Set task =
Set down exactly, please, each line from the one containing "base_rail();" through the one containing "depsgraph = bpy.context.evaluated_depsgraph_get()", both lines included, and no other line.

Available records =
|---|

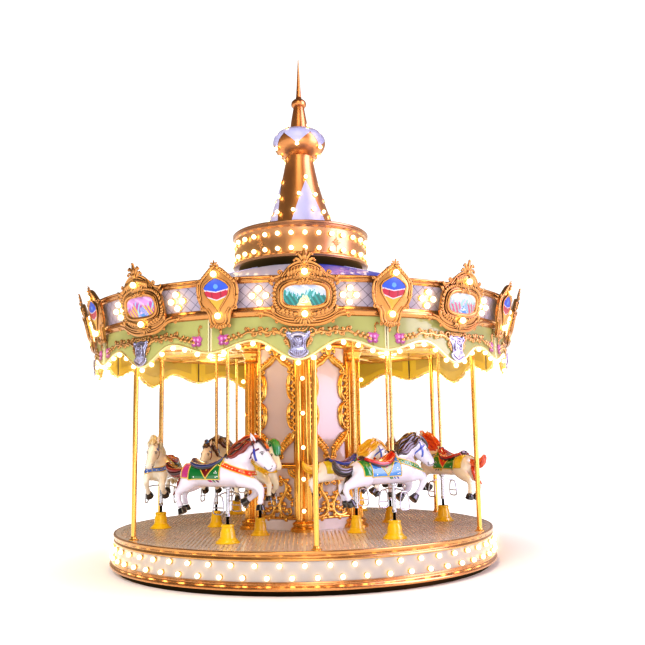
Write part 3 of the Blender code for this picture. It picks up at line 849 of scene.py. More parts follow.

|---|

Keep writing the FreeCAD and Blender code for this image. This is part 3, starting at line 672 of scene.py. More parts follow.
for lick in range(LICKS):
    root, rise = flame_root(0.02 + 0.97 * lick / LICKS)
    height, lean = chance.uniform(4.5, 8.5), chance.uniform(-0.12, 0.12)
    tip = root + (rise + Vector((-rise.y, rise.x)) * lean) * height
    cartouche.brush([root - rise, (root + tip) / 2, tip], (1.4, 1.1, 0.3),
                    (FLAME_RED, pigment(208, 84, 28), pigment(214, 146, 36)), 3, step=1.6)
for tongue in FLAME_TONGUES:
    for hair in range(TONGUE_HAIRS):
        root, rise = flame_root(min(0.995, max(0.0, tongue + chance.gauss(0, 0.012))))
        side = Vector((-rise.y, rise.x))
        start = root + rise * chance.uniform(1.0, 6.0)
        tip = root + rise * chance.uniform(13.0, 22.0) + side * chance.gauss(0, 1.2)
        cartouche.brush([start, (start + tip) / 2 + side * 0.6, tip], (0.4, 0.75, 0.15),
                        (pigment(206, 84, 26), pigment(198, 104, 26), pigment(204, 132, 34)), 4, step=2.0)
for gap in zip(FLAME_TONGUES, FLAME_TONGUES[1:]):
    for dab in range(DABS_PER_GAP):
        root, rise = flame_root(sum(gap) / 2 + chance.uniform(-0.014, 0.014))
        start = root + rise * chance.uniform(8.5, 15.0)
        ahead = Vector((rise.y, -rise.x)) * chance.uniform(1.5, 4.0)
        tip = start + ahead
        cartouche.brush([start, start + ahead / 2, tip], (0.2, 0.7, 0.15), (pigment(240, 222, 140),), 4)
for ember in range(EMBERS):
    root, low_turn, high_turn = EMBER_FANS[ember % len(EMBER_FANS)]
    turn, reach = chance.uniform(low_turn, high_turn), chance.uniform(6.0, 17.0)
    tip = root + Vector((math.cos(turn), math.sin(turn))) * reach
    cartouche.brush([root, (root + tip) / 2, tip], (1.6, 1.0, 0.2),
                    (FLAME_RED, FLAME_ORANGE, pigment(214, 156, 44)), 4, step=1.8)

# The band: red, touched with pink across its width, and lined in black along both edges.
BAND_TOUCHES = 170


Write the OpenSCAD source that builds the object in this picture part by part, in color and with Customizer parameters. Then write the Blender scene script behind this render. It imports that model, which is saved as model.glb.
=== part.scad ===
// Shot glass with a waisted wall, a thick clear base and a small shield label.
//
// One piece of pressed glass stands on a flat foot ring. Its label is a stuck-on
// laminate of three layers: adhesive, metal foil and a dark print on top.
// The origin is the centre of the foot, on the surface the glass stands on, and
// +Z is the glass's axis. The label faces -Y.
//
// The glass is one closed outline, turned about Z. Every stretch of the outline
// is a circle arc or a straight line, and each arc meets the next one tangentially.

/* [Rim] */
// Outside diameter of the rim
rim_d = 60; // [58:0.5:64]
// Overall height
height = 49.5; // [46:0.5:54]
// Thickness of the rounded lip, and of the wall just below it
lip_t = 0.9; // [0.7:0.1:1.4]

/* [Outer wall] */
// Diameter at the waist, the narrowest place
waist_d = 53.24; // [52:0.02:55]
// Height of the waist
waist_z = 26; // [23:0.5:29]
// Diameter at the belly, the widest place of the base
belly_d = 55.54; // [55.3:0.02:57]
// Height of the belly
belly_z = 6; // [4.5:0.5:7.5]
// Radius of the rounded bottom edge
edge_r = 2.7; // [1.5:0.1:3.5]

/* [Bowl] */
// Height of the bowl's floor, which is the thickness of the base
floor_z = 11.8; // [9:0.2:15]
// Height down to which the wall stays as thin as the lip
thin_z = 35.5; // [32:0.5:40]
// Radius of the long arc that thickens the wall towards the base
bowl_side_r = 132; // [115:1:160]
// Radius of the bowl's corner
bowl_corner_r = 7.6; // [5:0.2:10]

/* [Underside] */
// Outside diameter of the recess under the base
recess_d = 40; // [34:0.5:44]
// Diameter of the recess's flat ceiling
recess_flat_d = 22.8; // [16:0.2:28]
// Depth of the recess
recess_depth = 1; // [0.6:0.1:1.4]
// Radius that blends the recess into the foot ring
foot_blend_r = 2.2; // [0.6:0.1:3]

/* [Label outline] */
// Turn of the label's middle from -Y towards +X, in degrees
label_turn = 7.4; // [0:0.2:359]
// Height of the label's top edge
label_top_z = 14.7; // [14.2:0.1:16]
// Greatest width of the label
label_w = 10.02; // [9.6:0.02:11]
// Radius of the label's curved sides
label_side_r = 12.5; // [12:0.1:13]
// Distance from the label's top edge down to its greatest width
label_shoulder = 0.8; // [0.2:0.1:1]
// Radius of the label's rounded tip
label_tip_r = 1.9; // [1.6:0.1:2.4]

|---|

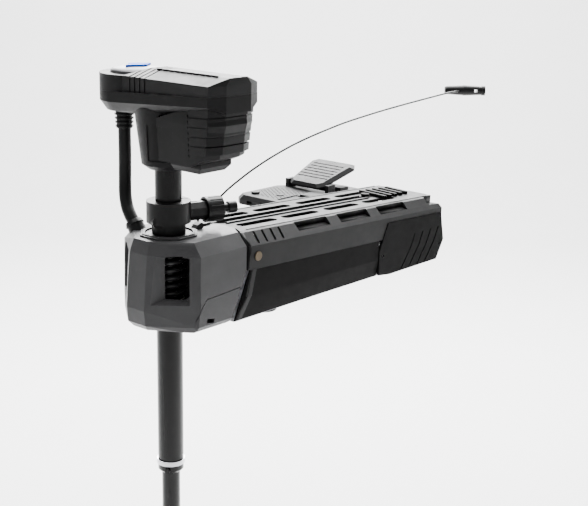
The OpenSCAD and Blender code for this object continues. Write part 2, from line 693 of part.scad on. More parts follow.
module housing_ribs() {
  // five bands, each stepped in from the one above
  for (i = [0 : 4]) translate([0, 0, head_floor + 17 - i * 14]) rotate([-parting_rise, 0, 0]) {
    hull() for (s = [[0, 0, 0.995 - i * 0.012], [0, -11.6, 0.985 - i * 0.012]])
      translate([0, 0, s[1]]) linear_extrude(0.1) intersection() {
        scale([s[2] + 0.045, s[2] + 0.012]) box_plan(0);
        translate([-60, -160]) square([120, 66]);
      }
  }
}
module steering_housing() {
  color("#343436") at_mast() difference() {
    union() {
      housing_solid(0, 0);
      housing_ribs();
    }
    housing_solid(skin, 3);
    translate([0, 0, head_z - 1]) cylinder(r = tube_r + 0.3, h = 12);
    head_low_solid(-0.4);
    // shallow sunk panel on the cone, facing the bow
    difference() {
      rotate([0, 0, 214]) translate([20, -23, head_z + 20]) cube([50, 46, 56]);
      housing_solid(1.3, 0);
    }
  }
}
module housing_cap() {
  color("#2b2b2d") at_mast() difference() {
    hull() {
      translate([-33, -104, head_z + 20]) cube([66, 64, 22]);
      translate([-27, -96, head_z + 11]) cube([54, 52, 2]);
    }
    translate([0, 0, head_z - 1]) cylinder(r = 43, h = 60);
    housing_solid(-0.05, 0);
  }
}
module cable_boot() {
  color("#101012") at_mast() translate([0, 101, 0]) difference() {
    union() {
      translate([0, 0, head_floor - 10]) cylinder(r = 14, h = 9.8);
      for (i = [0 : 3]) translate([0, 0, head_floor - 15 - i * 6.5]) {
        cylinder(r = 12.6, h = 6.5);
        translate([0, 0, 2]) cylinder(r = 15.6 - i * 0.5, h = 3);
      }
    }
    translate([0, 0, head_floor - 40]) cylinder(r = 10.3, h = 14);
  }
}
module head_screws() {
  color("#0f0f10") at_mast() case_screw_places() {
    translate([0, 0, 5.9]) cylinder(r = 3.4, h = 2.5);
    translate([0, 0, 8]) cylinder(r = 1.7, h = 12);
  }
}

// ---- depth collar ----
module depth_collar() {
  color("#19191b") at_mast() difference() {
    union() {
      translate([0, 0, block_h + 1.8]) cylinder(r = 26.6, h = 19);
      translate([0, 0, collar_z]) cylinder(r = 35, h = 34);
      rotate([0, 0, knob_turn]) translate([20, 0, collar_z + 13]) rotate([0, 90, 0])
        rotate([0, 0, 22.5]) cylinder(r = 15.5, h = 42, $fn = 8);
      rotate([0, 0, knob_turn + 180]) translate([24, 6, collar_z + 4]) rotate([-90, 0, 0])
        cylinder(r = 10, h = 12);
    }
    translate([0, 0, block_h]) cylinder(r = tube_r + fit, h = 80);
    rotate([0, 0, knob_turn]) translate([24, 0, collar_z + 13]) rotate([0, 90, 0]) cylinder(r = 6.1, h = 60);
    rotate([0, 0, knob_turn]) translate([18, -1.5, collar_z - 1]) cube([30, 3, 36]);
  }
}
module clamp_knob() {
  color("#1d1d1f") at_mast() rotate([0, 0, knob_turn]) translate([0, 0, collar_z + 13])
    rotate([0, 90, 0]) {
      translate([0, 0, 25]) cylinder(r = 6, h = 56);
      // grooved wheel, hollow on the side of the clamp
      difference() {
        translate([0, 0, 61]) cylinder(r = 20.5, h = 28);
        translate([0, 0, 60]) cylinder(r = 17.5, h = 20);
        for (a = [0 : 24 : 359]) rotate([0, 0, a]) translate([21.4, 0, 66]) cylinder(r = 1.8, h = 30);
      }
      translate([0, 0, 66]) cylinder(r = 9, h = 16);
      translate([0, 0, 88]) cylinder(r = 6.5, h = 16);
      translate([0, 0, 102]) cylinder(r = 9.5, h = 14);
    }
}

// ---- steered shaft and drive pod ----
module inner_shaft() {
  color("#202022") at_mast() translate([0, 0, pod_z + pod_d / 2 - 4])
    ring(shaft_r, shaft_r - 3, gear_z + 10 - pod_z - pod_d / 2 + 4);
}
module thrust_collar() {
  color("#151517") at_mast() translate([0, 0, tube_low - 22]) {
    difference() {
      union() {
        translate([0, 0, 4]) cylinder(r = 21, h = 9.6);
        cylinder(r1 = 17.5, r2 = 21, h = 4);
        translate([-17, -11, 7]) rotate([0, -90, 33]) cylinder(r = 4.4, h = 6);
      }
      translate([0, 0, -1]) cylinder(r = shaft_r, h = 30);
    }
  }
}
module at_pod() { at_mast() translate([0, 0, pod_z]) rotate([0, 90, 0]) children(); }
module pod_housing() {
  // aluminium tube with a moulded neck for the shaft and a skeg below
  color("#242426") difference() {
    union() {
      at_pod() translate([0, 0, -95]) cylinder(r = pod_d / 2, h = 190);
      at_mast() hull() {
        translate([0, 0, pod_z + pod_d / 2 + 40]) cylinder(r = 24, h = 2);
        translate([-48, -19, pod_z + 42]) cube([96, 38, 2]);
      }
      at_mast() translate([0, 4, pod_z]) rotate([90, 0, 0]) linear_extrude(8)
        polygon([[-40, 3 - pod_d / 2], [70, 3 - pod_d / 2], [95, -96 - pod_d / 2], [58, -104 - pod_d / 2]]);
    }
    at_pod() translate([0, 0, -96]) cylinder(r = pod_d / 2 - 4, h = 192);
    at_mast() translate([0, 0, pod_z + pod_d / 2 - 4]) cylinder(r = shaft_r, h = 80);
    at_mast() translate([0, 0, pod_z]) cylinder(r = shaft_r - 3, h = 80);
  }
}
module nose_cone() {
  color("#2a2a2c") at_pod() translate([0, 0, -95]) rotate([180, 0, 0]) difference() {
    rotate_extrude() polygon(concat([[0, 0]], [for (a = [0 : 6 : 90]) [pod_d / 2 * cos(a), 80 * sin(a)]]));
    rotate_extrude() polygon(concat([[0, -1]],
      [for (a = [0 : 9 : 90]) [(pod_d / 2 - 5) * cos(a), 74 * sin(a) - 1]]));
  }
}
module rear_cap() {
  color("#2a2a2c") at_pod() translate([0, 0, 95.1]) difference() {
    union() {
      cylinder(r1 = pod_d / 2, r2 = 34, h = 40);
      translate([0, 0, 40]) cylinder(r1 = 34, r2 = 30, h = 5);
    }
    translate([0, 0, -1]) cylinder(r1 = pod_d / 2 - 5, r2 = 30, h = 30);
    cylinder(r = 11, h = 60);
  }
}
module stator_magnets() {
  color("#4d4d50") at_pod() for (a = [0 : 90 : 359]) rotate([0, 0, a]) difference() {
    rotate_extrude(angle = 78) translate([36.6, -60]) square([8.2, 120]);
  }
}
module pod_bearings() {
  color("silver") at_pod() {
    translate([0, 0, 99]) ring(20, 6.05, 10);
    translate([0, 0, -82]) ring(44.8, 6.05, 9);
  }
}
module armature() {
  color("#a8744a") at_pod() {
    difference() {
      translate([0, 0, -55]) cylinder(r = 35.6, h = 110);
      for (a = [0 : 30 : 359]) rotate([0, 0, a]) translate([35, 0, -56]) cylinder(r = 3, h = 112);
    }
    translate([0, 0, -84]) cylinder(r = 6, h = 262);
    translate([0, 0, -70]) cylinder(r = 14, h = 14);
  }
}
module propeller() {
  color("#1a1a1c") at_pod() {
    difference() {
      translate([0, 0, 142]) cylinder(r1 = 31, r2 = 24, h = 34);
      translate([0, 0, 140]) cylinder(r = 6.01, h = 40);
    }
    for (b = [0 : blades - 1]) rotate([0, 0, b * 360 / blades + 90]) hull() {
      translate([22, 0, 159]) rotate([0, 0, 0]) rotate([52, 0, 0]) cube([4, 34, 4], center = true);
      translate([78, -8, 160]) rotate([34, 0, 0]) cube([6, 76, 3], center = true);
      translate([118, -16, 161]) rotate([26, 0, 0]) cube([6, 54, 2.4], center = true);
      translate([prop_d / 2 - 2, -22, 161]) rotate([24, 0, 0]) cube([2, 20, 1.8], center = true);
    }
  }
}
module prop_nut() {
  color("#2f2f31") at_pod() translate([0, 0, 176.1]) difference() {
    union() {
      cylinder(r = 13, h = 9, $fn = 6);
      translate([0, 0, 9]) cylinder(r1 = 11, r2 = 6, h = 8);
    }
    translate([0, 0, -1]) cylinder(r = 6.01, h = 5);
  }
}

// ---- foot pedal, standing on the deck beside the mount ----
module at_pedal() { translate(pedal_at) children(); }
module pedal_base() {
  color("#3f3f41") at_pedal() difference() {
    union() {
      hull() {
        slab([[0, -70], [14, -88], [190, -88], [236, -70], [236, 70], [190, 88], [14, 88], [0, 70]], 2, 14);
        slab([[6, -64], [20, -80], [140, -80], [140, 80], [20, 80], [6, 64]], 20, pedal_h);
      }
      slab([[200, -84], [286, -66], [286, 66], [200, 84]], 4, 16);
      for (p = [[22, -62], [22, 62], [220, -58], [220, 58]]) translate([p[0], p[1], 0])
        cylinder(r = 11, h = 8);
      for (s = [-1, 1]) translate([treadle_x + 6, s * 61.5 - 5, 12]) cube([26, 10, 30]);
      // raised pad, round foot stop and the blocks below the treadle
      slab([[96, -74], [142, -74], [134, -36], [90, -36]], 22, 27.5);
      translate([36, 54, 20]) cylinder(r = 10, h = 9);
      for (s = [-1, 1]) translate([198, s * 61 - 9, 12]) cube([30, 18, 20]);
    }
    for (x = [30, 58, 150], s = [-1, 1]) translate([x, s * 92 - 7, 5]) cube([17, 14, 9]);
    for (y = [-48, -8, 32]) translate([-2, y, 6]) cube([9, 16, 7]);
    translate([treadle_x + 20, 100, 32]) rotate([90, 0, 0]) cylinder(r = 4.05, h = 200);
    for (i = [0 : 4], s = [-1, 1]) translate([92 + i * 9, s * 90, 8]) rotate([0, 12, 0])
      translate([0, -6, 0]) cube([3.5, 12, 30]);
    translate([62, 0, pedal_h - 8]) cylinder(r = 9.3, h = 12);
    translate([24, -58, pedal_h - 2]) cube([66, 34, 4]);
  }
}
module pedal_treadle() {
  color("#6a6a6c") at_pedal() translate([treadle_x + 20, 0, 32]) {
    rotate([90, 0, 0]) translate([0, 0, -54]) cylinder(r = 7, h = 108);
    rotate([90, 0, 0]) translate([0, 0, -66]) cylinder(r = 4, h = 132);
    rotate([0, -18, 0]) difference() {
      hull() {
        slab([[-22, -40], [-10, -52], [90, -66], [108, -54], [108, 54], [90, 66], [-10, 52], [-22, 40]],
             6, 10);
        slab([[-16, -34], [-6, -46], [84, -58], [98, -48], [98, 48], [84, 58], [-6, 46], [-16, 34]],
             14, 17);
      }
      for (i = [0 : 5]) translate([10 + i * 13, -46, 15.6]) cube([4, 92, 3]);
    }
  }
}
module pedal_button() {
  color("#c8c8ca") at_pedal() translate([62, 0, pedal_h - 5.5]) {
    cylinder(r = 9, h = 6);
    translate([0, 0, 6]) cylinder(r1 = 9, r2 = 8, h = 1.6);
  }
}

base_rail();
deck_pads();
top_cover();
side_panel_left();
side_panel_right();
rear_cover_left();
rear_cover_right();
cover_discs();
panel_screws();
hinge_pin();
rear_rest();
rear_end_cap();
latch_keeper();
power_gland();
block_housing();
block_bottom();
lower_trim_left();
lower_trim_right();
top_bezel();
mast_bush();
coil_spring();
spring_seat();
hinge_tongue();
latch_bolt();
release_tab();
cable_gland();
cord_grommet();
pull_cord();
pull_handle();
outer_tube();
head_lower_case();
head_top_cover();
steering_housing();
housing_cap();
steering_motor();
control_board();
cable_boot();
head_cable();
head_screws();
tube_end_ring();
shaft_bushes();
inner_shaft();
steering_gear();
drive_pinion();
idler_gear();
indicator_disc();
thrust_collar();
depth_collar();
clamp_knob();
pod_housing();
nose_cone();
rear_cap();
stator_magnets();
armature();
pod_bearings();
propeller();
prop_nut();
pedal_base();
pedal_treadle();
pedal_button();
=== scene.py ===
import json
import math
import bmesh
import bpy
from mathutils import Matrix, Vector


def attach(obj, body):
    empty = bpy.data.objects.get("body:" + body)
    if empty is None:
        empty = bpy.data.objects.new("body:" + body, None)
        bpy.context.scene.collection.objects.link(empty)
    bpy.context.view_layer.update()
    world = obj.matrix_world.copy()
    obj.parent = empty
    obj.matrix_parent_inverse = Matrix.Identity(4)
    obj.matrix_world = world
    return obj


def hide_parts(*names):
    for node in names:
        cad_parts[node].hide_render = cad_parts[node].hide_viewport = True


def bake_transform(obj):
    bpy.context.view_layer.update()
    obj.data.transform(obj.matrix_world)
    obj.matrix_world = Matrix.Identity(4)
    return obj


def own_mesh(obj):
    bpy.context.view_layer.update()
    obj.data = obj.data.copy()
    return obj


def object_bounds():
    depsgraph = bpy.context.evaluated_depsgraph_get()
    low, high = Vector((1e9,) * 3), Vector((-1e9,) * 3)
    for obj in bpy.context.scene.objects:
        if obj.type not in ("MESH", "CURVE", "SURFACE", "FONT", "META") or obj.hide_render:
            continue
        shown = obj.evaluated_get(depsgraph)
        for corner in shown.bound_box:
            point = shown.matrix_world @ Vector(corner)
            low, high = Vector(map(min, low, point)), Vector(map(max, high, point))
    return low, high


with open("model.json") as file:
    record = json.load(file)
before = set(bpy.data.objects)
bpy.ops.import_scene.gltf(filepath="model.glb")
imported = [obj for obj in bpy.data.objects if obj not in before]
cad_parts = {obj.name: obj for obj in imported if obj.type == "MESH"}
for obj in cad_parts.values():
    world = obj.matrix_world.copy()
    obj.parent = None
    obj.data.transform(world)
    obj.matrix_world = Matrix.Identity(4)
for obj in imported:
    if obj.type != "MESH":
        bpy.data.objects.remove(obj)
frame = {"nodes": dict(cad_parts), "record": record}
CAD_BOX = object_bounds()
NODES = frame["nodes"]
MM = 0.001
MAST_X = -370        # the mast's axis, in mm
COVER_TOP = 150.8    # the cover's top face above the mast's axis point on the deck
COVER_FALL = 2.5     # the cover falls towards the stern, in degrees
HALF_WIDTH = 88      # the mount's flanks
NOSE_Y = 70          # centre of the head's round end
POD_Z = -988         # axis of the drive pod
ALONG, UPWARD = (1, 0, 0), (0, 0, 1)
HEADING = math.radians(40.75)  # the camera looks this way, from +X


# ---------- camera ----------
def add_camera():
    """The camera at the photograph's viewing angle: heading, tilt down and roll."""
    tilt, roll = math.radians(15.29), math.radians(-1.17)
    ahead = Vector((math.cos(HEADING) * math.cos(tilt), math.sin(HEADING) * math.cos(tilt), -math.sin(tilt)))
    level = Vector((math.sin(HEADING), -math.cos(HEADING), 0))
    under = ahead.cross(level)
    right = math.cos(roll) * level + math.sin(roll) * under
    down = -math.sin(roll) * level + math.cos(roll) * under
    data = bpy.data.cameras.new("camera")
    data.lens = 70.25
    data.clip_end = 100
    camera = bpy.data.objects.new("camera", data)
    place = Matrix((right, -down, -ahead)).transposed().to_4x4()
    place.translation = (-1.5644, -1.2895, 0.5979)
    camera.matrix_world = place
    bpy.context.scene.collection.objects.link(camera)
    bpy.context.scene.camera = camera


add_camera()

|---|

Exercise output =
base_rail();
deck_pads();
top_cover();
side_panel_left();
side_panel_right();
rear_cover_left();
rear_cover_right();
cover_discs();
panel_screws();
hinge_pin();
rear_rest();
rear_end_cap();
latch_keeper();
power_gland();
block_housing();
block_bottom();
lower_trim_left();
lower_trim_right();
top_bezel();
mast_bush();
coil_spring();
spring_seat();
hinge_tongue();
latch_bolt();
release_tab();
cable_gland();
cord_grommet();
pull_cord();
pull_handle();
outer_tube();
head_lower_case();
head_top_cover();
steering_housing();
housing_cap();
steering_motor();
control_board();
cable_boot();
head_cable();
head_screws();
tube_end_ring();
shaft_bushes();
inner_shaft();
steering_gear();
drive_pinion();
idler_gear();
indicator_disc();
thrust_collar();
depth_collar();
clamp_knob();
pod_housing();
nose_cone();
rear_cap();
stator_magnets();
armature();
pod_bearings();
propeller();
prop_nut();
pedal_base();
pedal_treadle();
pedal_button();
=== scene.py ===
import json
import math
import bmesh
import bpy
from mathutils import Matrix, Vector


def attach(obj, body):
    empty = bpy.data.objects.get("body:" + body)
    if empty is None:
        empty = bpy.data.objects.new("body:" + body, None)
        bpy.context.scene.collection.objects.link(empty)
    bpy.context.view_layer.update()
    world = obj.matrix_world.copy()
    obj.parent = empty
    obj.matrix_parent_inverse = Matrix.Identity(4)
    obj.matrix_world = world
    return obj


def hide_parts(*names):
    for node in names:
        cad_parts[node].hide_render = cad_parts[node].hide_viewport = True


def bake_transform(obj):
    bpy.context.view_layer.update()
    obj.data.transform(obj.matrix_world)
    obj.matrix_world = Matrix.Identity(4)
    return obj


def own_mesh(obj):
    bpy.context.view_layer.update()
    obj.data = obj.data.copy()
    return obj


def object_bounds():
    depsgraph = bpy.context.evaluated_depsgraph_get()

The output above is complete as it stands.